Exercise requirements:
Restate word for word the lines beginning at the one that contains "return parts | panels()" and ending at the one that contains "bpy.data.objects.remove(obj)"; include both and nothing else.
— Start Raw data —
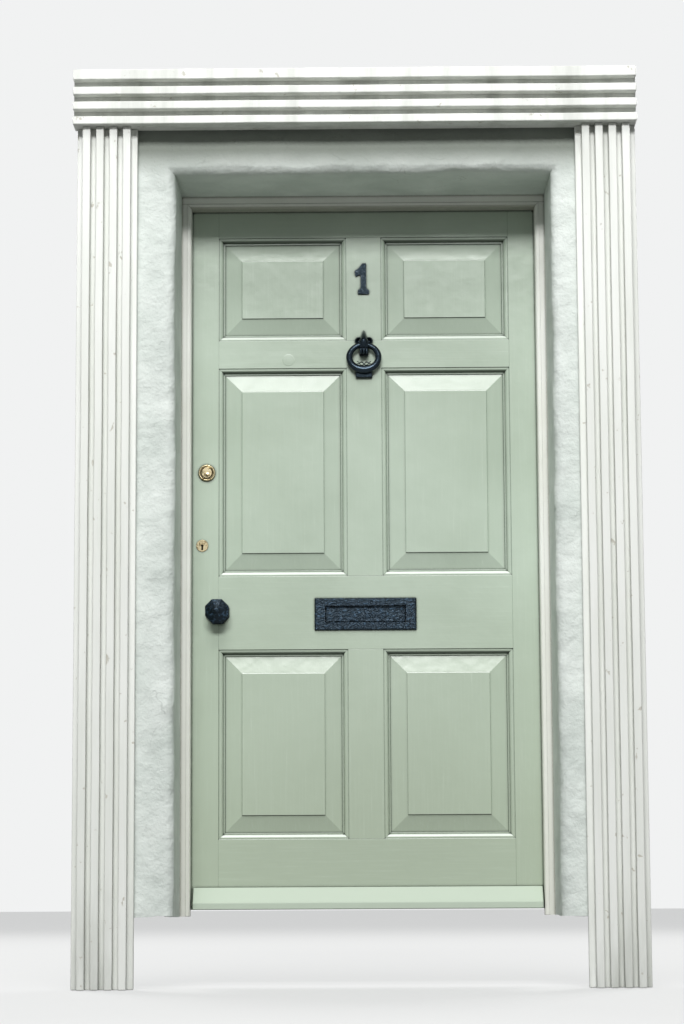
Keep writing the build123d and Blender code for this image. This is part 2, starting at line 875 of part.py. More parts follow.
def pull_knob():
    rose_front = leaf_y - knob_rose_thickness
    foot = rose_front - knob_neck_length
    back = foot - knob_back_length
    rim = back - knob_rim_length
    front = rim - knob_front_length
    body = rod_y(knob_neck_radius, foot, rose_front, knob_x, knob_z)
    body += faceted((leaf_y, knob_rose_edge), (rose_front, knob_rose_corner))
    body += faceted(
        (foot, knob_foot_corner),
        (back, knob_back_corner),
        (rim, knob_corner_radius),
        (front, knob_front_corner),
        (front - knob_boss_length, knob_boss_corner),
    )
    return body


# Rim cylinder and nightlatch

def cylinder_ring():
    ring = rod_y(cylinder_ring_radius, cylinder_front, leaf_y, cylinder_x, cylinder_z)
    return ring - rod_y(cylinder_radius + cylinder_play, cylinder_front, leaf_y, cylinder_x, cylinder_z)


def cylinder_body():
    front = cylinder_front - cylinder_stand_proud
    body = rod_y(cylinder_radius, front, inside_y, cylinder_x, cylinder_z)
    return body - rod_y(plug_radius + plug_play, front, inside_y, cylinder_x, plug_z)


def cylinder_plug():
    front = cylinder_front - cylinder_stand_proud
    half = keyway_width / 2
    z0 = plug_z - plug_radius
    keyway = block(cylinder_x - half, cylinder_x + half, front, front + keyway_depth, z0, z0 + keyway_height)
    return rod_y(plug_radius, front, inside_y, cylinder_x, plug_z) - keyway


def tail_bar():
    half_w = tail_bar_width / 2
    half_t = tail_bar_thickness / 2
    end = inside_y + tail_bar_reach
    return block(cylinder_x - half_t, cylinder_x + half_t, inside_y, end, plug_z - half_w, plug_z + half_w)


def nightlatch_case():
    x0 = -leaf_edge
    half = nightlatch_height / 2
    front = nightlatch_front
    body = block(x0, x0 + nightlatch_width, inside_y, front, cylinder_z - half, cylinder_z + half)
    body = chamfer(body.edges().filter_by(Axis.Y), nightlatch_corner)
    body = chamfer(body.faces().sort_by(Axis.Y)[-1].edges(), nightlatch_edge)
    body -= latch_bolt_channel()
    swing = tail_bar_width / 2 + tail_bar_play
    end = inside_y + tail_bar_reach + tail_bar_play
    body -= block(cylinder_x - swing, cylinder_x + swing, inside_y, end, plug_z - swing, plug_z + swing)
    body -= rod_y(spindle_radius + plug_play, front - spindle_reach, front, cylinder_x, cylinder_z)
    slot_z = cylinder_z - snib_drop
    half = snib_size / 2 + bolt_play
    floor = front - snib_slot_depth - bolt_play
    return body - block(
        cylinder_x - half, cylinder_x + half + snib_travel, floor, front, slot_z - half, slot_z + half
    )


def latch_bolt_channel():
    half = latch_bolt_height / 2 + bolt_play
    x1 = -leaf_edge + latch_bolt_length + bolt_play
    y0 = latch_bolt_y0 - bolt_play
    y1 = latch_bolt_y1 + bolt_play
    return block(-leaf_edge, x1, y0, y1, latch_bolt_z - half, latch_bolt_z + half)


def latch_bolt():
    # drawn back, its nose level with the leaf's edge
    half = latch_bolt_height / 2
    x0 = -leaf_edge
    x1 = x0 + latch_bolt_length
    corner_y = latch_bolt_y1 - latch_bolt_tip
    outline = closed(
        (x0, latch_bolt_y0),
        (x1, latch_bolt_y0),
        (x1, latch_bolt_y1),
        (x0 + latch_bolt_slope, latch_bolt_y1),
        (x0, corner_y),
    )
    return prism_along_z(outline, latch_bolt_z - half, latch_bolt_z + half)


def nightlatch_knob():
    front = nightlatch_front
    start = front + nightlatch_knob_neck
    end = start + nightlatch_knob_length
    turns = [radians(360 / nightlatch_knob_sides * k) for k in range(nightlatch_knob_sides)]
    r = nightlatch_knob_radius
    grip = prism_along_y(closed(*[(r * cos(turn), r * sin(turn)) for turn in turns]), start, end)
    ends = grip.faces().filter_by(Axis.Y).edges()
    grip = Pos(cylinder_x, 0, cylinder_z) * chamfer(ends, nightlatch_knob_edge)
    return grip + rod_y(spindle_radius, front - spindle_reach, start, cylinder_x, cylinder_z)


def latch_snib():
    half = snib_size / 2
    z = cylinder_z - snib_drop
    y0 = nightlatch_front - snib_slot_depth
    y1 = nightlatch_front + snib_height
    body = block(cylinder_x - half, cylinder_x + half, y0, y1, z - half, z + half)
    return chamfer(body.faces().sort_by(Axis.Y)[-1].edges(), snib_chamfer)


def latch_keep():
    # box keep on the jamb's inside face, open towards the leaf
    half = latch_bolt_height / 2 + keep_ear
    y1 = latch_bolt_y1 + keep_room + keep_wall
    body = block(keep_x - keep_width, keep_x, inside_y, y1, latch_bolt_z - half, latch_bolt_z + half)
    half = latch_bolt_height / 2 + keep_room
    x0 = keep_x - latch_bolt_throw
    y0 = latch_bolt_y0 - keep_room
    return body - block(x0, keep_x, y0, latch_bolt_y1 + keep_room, latch_bolt_z - half, latch_bolt_z + half)


# Mortice deadlock

def keyhole(y0, y1):
    half = keyhole_slot / 2
    slot = block(deadlock_x - half, deadlock_x + half, y0, y1, deadlock_z - keyhole_drop, deadlock_z)
    return slot + rod_y(keyhole_radius, y0, y1, deadlock_x, deadlock_z)


def deadlock_blank(gap=0.0):
    # case and forend, or with a gap the mortice cut for them
    x0 = -leaf_edge
    half_y = deadlock_case_thickness / 2 + gap
    half_z = deadlock_case_height / 2 + gap
    z = deadlock_case_z
    case = block(x0, x0 + deadlock_depth + gap, mid_y - half_y, mid_y + half_y, z - half_z, z + half_z)
    half_y = forend_width / 2 + gap
    half_z = forend_height / 2 + gap
    x1 = x0 + forend_thickness + gap
    return case + block(x0, x1, mid_y - half_y, mid_y + half_y, z - half_z, z + half_z)


def deadbolt(gap=0.0):
    half_y = deadbolt_thickness / 2 + gap
    half_z = deadbolt_height / 2 + gap
    x1 = -leaf_edge + deadbolt_length + gap
    return block(-leaf_edge, x1, mid_y - half_y, mid_y + half_y, deadbolt_z - half_z, deadbolt_z + half_z)


def deadlock_case():
    half = deadlock_case_thickness / 2
    return deadlock_blank() - deadbolt(bolt_play) - keyhole(mid_y - half, mid_y + half)


def escutcheon_outside():
    front = leaf_y - escutcheon_thickness
    return rod_y(escutcheon_radius, front, leaf_y, deadlock_x, deadlock_z) - keyhole(front, leaf_y)


def escutcheon_inside():
    back = inside_y + escutcheon_thickness
    half_x = inside_escutcheon_width / 2
    z0 = deadlock_z - keyhole_drop / 2 - inside_escutcheon_height / 2
    z1 = z0 + inside_escutcheon_height
    plate = block(deadlock_x - half_x, deadlock_x + half_x, inside_y, back, z0, z1)
    return plate - keyhole(inside_y, back)


def strike_box(grow):
    # the hollow behind the strike plate, or its outside with the wall added
    half_y = deadbolt_thickness / 2 + strike_box_room + grow
    half_z = deadbolt_height / 2 + strike_box_room + grow
    x0 = -rebate_x - strike_box_depth - grow
    return block(x0, -rebate_x, mid_y - half_y, mid_y + half_y, deadbolt_z - half_z, deadbolt_z + half_z)


def strike_blank(gap=0.0):
    # plate let into the rebate with its box, or with a gap the housing cut for them
    half_y = forend_width / 2 + gap
    half_z = forend_height / 2 + gap
    x0 = -rebate_x - strike_plate_thickness - gap
    z = deadlock_case_z
    plate = block(x0, -rebate_x, mid_y - half_y, mid_y + half_y, z - half_z, z + half_z)
    return plate + strike_box(strike_box_wall + gap)


def deadbolt_strike():
    return strike_blank() - strike_box(0)


# Finished members of the leaf and frame

def lock_stile():
    cylinder_hole = rod_y(cylinder_hole_radius, leaf_y, inside_y, cylinder_x, cylinder_z)
    return stile(-1) - deadlock_blank(case_play) - cylinder_hole - keyhole(leaf_y, inside_y)


def hinge_stile():
    return stile(1) - hinge_housings(-1)


def lock_rail():
    return rail("lock_rail") - letter_slot()


def lock_jamb():
    return jamb(-1) - strike_blank(case_play)


def hinge_jamb():
    return jamb(1) - hinge_housings(1)


def panels():
    found = {}
    for name, z0, z1 in panel_rows:
        found[f"panel_{name}_lock_side"] = panel(-stile_inner, -muntin_half, z0, z1)
        found[f"panel_{name}_hinge_side"] = panel(muntin_half, stile_inner, z0, z1)
    return found


def assemble():
    stop = stop_ring()
    parts = {
        "lock_jamb": lock_jamb(),
        "hinge_jamb": hinge_jamb(),
        "frame_head": frame_head(),
        "stop_lock_side": stop & side_stop_region(-1),
        "stop_hinge_side": stop & side_stop_region(1),
        "stop_head": stop - side_stop_region(-1) - side_stop_region(1),
        "render_lock_side": render_side(-1),
        "render_hinge_side": render_side(1),
        "render_head": render_head(),
        "pilaster_board_lock_side": pilaster_board(-1),
        "pilaster_board_hinge_side": pilaster_board(1),
        "pilaster_reeds_lock_side": pilaster_reeds(-1),
        "pilaster_reeds_hinge_side": pilaster_reeds(1),
        "surround_head_board": surround_head(),
        "surround_head_reeds": surround_head_reeds(),
        "lock_stile": lock_stile(),
        "hinge_stile": hinge_stile(),
        "bottom_rail": rail("bottom_rail"),
        "lock_rail": lock_rail(),
        "frieze_rail": rail("frieze_rail"),
        "top_rail": rail("top_rail"),
        "muntin_lower": muntin(lower_z0, lower_z1),
        "muntin_middle": muntin(middle_z0, middle_z1),
        "muntin_top": muntin(top_z0, top_z1),
        "weatherboard": weatherboard(),
        "hinge_plates_leaf": Compound(children=[hinge_half(level, -1) for level in hinge_levels]),
        "hinge_plates_frame": Compound(children=[hinge_half(level, 1) for level in hinge_levels]),
        "letter_plate": letter_plate(),
        "letter_flap": letter_flap(),
        "knocker_hanger": knocker_hanger(),
        "knocker_ring": knocker_ring(),
        "knocker_strike": knocker_strike(),
        "house_number": house_number(),
        "pull_knob": pull_knob(),
        "cylinder_ring": cylinder_ring(),
        "cylinder_body": cylinder_body(),
        "cylinder_plug": cylinder_plug(),
        "tail_bar": tail_bar(),
        "nightlatch_case": nightlatch_case(),
        "nightlatch_knob": nightlatch_knob(),
        "latch_bolt": latch_bolt(),
        "latch_snib": latch_snib(),
        "latch_keep": latch_keep(),
        "deadlock_case": deadlock_case(),
        "deadbolt": deadbolt(),
        "deadbolt_strike": deadbolt_strike(),
        "escutcheon_outside": escutcheon_outside(),
        "escutcheon_inside": escutcheon_inside(),
    }
    return parts | panels()


os.makedirs("parts", exist_ok=True)
for node, solid in assemble().items():
    export_step(solid, f"parts/{node}.step")
    print(node, round(solid.volume))
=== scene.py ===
import json
from math import atan2, cos, pi, radians, sin, sqrt

import bmesh
import bpy
from mathutils import Matrix, Vector, noise


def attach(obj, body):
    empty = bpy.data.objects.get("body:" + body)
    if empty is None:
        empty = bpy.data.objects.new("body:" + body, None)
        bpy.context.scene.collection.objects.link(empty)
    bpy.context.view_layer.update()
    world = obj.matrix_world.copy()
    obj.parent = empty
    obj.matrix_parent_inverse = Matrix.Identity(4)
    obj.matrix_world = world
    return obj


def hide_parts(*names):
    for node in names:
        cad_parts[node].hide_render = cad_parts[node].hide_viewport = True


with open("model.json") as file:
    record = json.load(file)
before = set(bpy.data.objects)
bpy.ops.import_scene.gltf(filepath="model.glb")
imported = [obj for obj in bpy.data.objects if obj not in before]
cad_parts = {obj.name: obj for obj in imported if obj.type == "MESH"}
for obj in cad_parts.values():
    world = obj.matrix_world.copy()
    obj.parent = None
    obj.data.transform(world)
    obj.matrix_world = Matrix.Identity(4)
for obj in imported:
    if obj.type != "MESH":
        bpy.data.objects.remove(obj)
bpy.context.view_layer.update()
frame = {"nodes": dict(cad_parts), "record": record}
bodies = frame["record"]["behaviour"]["bodies"]
bodyOf = {node: body for body, nodes in bodies.items() for node in nodes}
mm = 0.001                              # the pieces' own sizes are in mm
leafFront, leafBack = 296.0, 340.0      # street and house faces of the leaf
noise.seed_set(7)                       # without a seed, noise_vector differs from run to run
print("frame loaded:", len(bodyOf), "nodes")


def linear(hexColour):
    parts = [int(hexColour[i:i + 2], 16) / 255 for i in (1, 3, 5)]
    parts = [c / 12.92 if c <= 0.04045 else ((c + 0.055) / 1.055) ** 2.4 for c in parts]
    return (*parts, 1.0)


def addNode(tree, kind, inputs=None, **settings):
    # An input is a value, a hex colour, or (node, output) for a link.
    # A Mix node's inputs 0, 6 and 7 are its factor and two colours, and its output 2 is their mix.
    node = tree.nodes.new(kind)
    for name, value in settings.items():
        setattr(node, name, value)
    for name, value in (inputs or {}).items():
        if isinstance(value, tuple) and isinstance(value[0], bpy.types.Node):
            tree.links.new(value[0].outputs[value[1]], node.inputs[name])
        else:
            node.inputs[name].default_value = linear(value) if isinstance(value, str) else value
    return node


def emptyMaterial(name):
    material = bpy.data.materials.new(name)
    material.use_nodes = True
    material.node_tree.nodes.clear()
    return material, material.node_tree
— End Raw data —
Exercise response:
    return parts | panels()


os.makedirs("parts", exist_ok=True)
for node, solid in assemble().items():
    export_step(solid, f"parts/{node}.step")
    print(node, round(solid.volume))
=== scene.py ===
import json
from math import atan2, cos, pi, radians, sin, sqrt

import bmesh
import bpy
from mathutils import Matrix, Vector, noise


def attach(obj, body):
    empty = bpy.data.objects.get("body:" + body)
    if empty is None:
        empty = bpy.data.objects.new("body:" + body, None)
        bpy.context.scene.collection.objects.link(empty)
    bpy.context.view_layer.update()
    world = obj.matrix_world.copy()
    obj.parent = empty
    obj.matrix_parent_inverse = Matrix.Identity(4)
    obj.matrix_world = world
    return obj


def hide_parts(*names):
    for node in names:
        cad_parts[node].hide_render = cad_parts[node].hide_viewport = True


with open("model.json") as file:
    record = json.load(file)
before = set(bpy.data.objects)
bpy.ops.import_scene.gltf(filepath="model.glb")
imported = [obj for obj in bpy.data.objects if obj not in before]
cad_parts = {obj.name: obj for obj in imported if obj.type == "MESH"}
for obj in cad_parts.values():
    world = obj.matrix_world.copy()
    obj.parent = None
    obj.data.transform(world)
    obj.matrix_world = Matrix.Identity(4)
for obj in imported:
    if obj.type != "MESH":
        bpy.data.objects.remove(obj)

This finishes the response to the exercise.